THE EXERCISE
Return all of the data exactly as given.

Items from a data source
_____

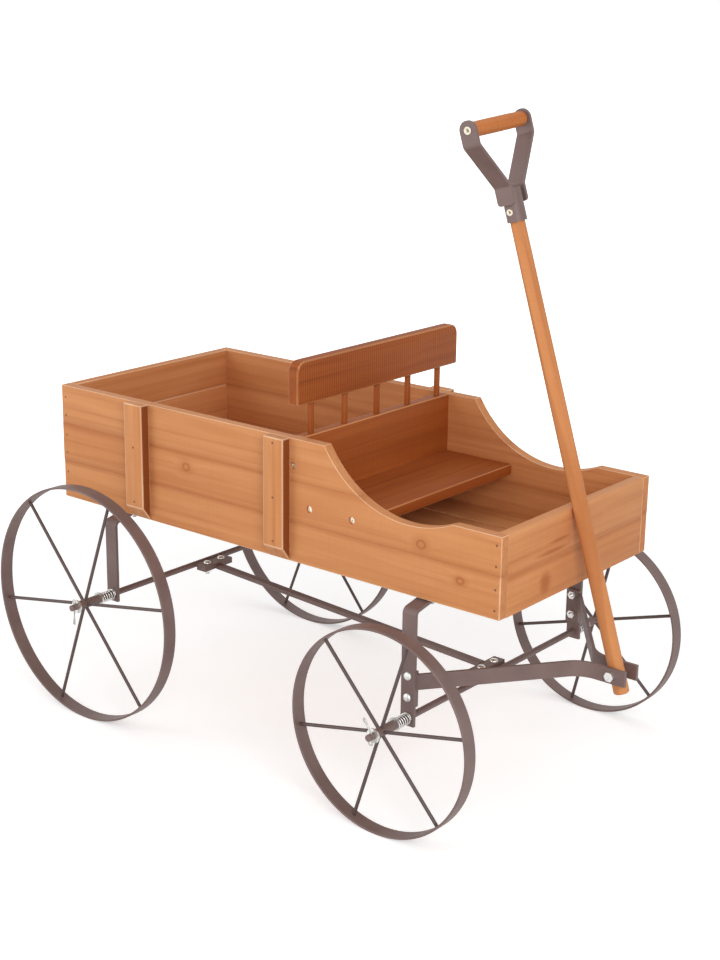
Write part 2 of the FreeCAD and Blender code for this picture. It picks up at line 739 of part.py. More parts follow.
def yoke_arm(side_name, side):
    """A strap on edge: a foot on the front leg, a long slant inward, and a parallel nose at the pole."""
    label = f"yoke_arm_{side_name}"
    body = new_body(f"body_{label}")
    nose = yoke_end - size.yoke_nose
    outer = size.yoke_gap + size.strap_thick
    corners = [
        (front_axle_x - size.strap_width / 2, side * leg_inner),
        (front_axle_x + size.strap_width / 2 + size.foot_past_leg, side * leg_inner),
        (nose, side * outer),
        (yoke_end, side * outer),
    ]
    if side > 0:
        corners = corners[::-1]
    radii = [size.strap_bend, size.yoke_curve]
    sketch, spots, far = strap_outline(body, "XY_Plane", corners, size.strap_thick)
    pad(body, sketch, size.strap_width)
    bend_strap(body, "xy", spots, far, radii[::-1] if side > 0 else radii, size.strap_thick)
    put(body, 0, 0, pivot_z - size.strap_width / 2)
    face = [side * leg_inner, side * (leg_inner - size.strap_thick)]
    face.sort(key=lambda edge: edge.value)
    foot = block(f"foot_{label}", front_axle_x - size.strap_width / 2, front_axle_x + size.strap_width / 2,
                 face[0], face[1], pivot_z - size.foot_below, pivot_z + size.foot_above)
    whole = fuse(f"whole_{label}", [body, foot])
    holes = [cross_hole(f"{label}_pivot_hole", size.pivot_radius + size.fixed_clearance, pivot_x, pivot_z)]
    for number, height in enumerate(leg_bolt_heights()):
        holes.append(cross_hole(f"{label}_leg_hole_{number}", size.bolt_radius + size.fixed_clearance,
                                front_axle_x, height))
    part(cut(label, whole, holes), label)


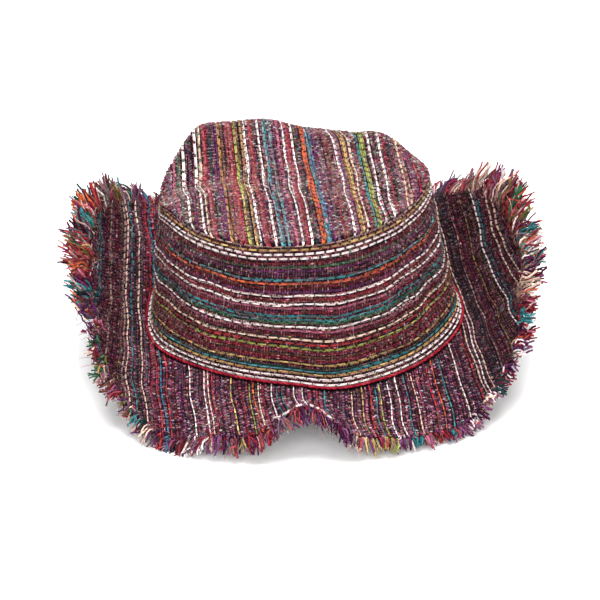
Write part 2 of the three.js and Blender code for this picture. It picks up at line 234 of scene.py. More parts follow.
def round_hat(table, column):
    """A smooth closed curve through one column of a table, read by bearing in degrees."""
    at = np.array(table["bearing"], float)
    value = np.array(table[column], float)
    at = np.concatenate([at[-2:] - 360, at, at[:3] + 360])
    value = np.concatenate([value[-2:], value, value[:3]])
    slope = (value[2:] - value[:-2]) / (at[2:] - at[:-2])

    def read(bearing):
        turned = (np.asarray(bearing, float) - at[2]) % 360 + at[2]
        i = np.searchsorted(at, turned, side="right") - 1
        span = at[i + 1] - at[i]
        t = (turned - at[i]) / span
        return ((2 * t**3 - 3 * t**2 + 1) * value[i] + (t**3 - 2 * t**2 + t) * slope[i - 1] * span
                + (3 * t**2 - 2 * t**3) * value[i + 1] + (t**3 - t**2) * slope[i] * span)

    return read


base_radius, base_height, top_radius, top_height = (
    round_hat(CROWN, column) for column in ("base_radius", "base_height", "top_radius", "top_height"))


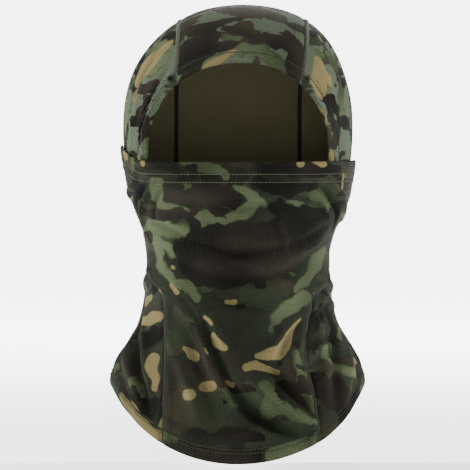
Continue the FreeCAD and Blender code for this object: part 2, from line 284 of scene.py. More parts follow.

_____

RESPONSE TO THE TASK
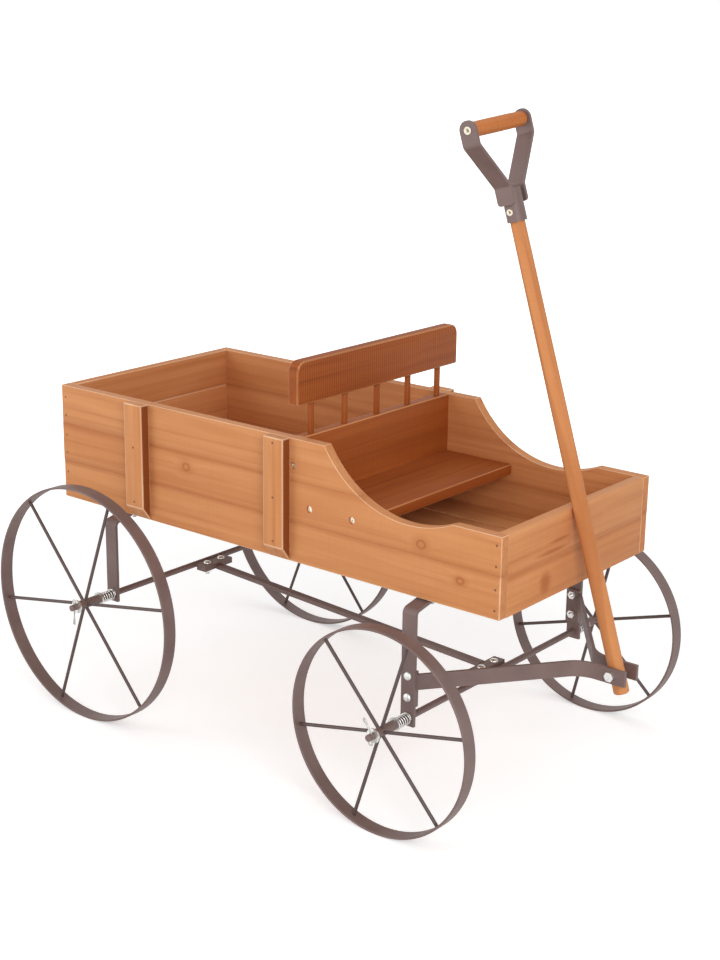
Write part 2 of the FreeCAD and Blender code for this picture. It picks up at line 739 of part.py. More parts follow.
def yoke_arm(side_name, side):
    """A strap on edge: a foot on the front leg, a long slant inward, and a parallel nose at the pole."""
    label = f"yoke_arm_{side_name}"
    body = new_body(f"body_{label}")
    nose = yoke_end - size.yoke_nose
    outer = size.yoke_gap + size.strap_thick
    corners = [
        (front_axle_x - size.strap_width / 2, side * leg_inner),
        (front_axle_x + size.strap_width / 2 + size.foot_past_leg, side * leg_inner),
        (nose, side * outer),
        (yoke_end, side * outer),
    ]
    if side > 0:
        corners = corners[::-1]
    radii = [size.strap_bend, size.yoke_curve]
    sketch, spots, far = strap_outline(body, "XY_Plane", corners, size.strap_thick)
    pad(body, sketch, size.strap_width)
    bend_strap(body, "xy", spots, far, radii[::-1] if side > 0 else radii, size.strap_thick)
    put(body, 0, 0, pivot_z - size.strap_width / 2)
    face = [side * leg_inner, side * (leg_inner - size.strap_thick)]
    face.sort(key=lambda edge: edge.value)
    foot = block(f"foot_{label}", front_axle_x - size.strap_width / 2, front_axle_x + size.strap_width / 2,
                 face[0], face[1], pivot_z - size.foot_below, pivot_z + size.foot_above)
    whole = fuse(f"whole_{label}", [body, foot])
    holes = [cross_hole(f"{label}_pivot_hole", size.pivot_radius + size.fixed_clearance, pivot_x, pivot_z)]
    for number, height in enumerate(leg_bolt_heights()):
        holes.append(cross_hole(f"{label}_leg_hole_{number}", size.bolt_radius + size.fixed_clearance,
                                front_axle_x, height))
    part(cut(label, whole, holes), label)


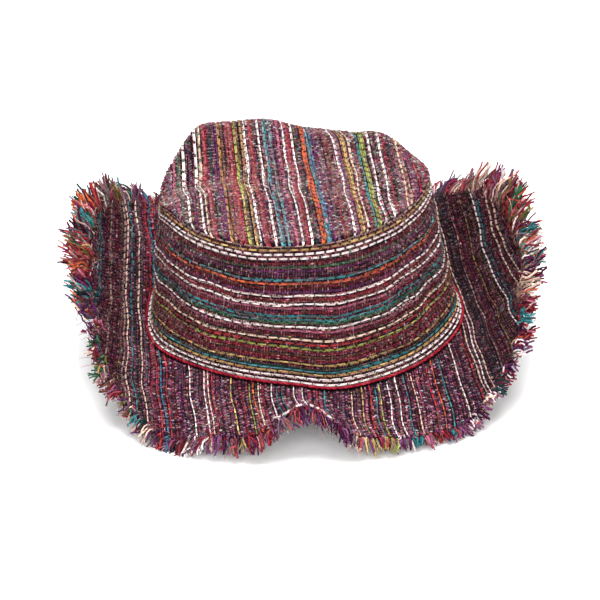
Write part 2 of the three.js and Blender code for this picture. It picks up at line 234 of scene.py. More parts follow.
def round_hat(table, column):
    """A smooth closed curve through one column of a table, read by bearing in degrees."""
    at = np.array(table["bearing"], float)
    value = np.array(table[column], float)
    at = np.concatenate([at[-2:] - 360, at, at[:3] + 360])
    value = np.concatenate([value[-2:], value, value[:3]])
    slope = (value[2:] - value[:-2]) / (at[2:] - at[:-2])

    def read(bearing):
        turned = (np.asarray(bearing, float) - at[2]) % 360 + at[2]
        i = np.searchsorted(at, turned, side="right") - 1
        span = at[i + 1] - at[i]
        t = (turned - at[i]) / span
        return ((2 * t**3 - 3 * t**2 + 1) * value[i] + (t**3 - 2 * t**2 + t) * slope[i - 1] * span
                + (3 * t**2 - 2 * t**3) * value[i + 1] + (t**3 - t**2) * slope[i] * span)

    return read


base_radius, base_height, top_radius, top_height = (
    round_hat(CROWN, column) for column in ("base_radius", "base_height", "top_radius", "top_height"))


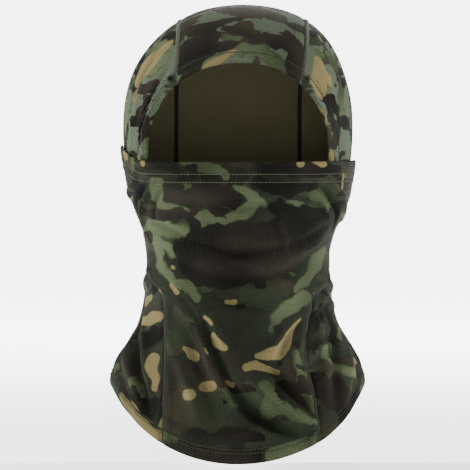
Continue the FreeCAD and Blender code for this object: part 2, from line 284 of scene.py. More parts follow.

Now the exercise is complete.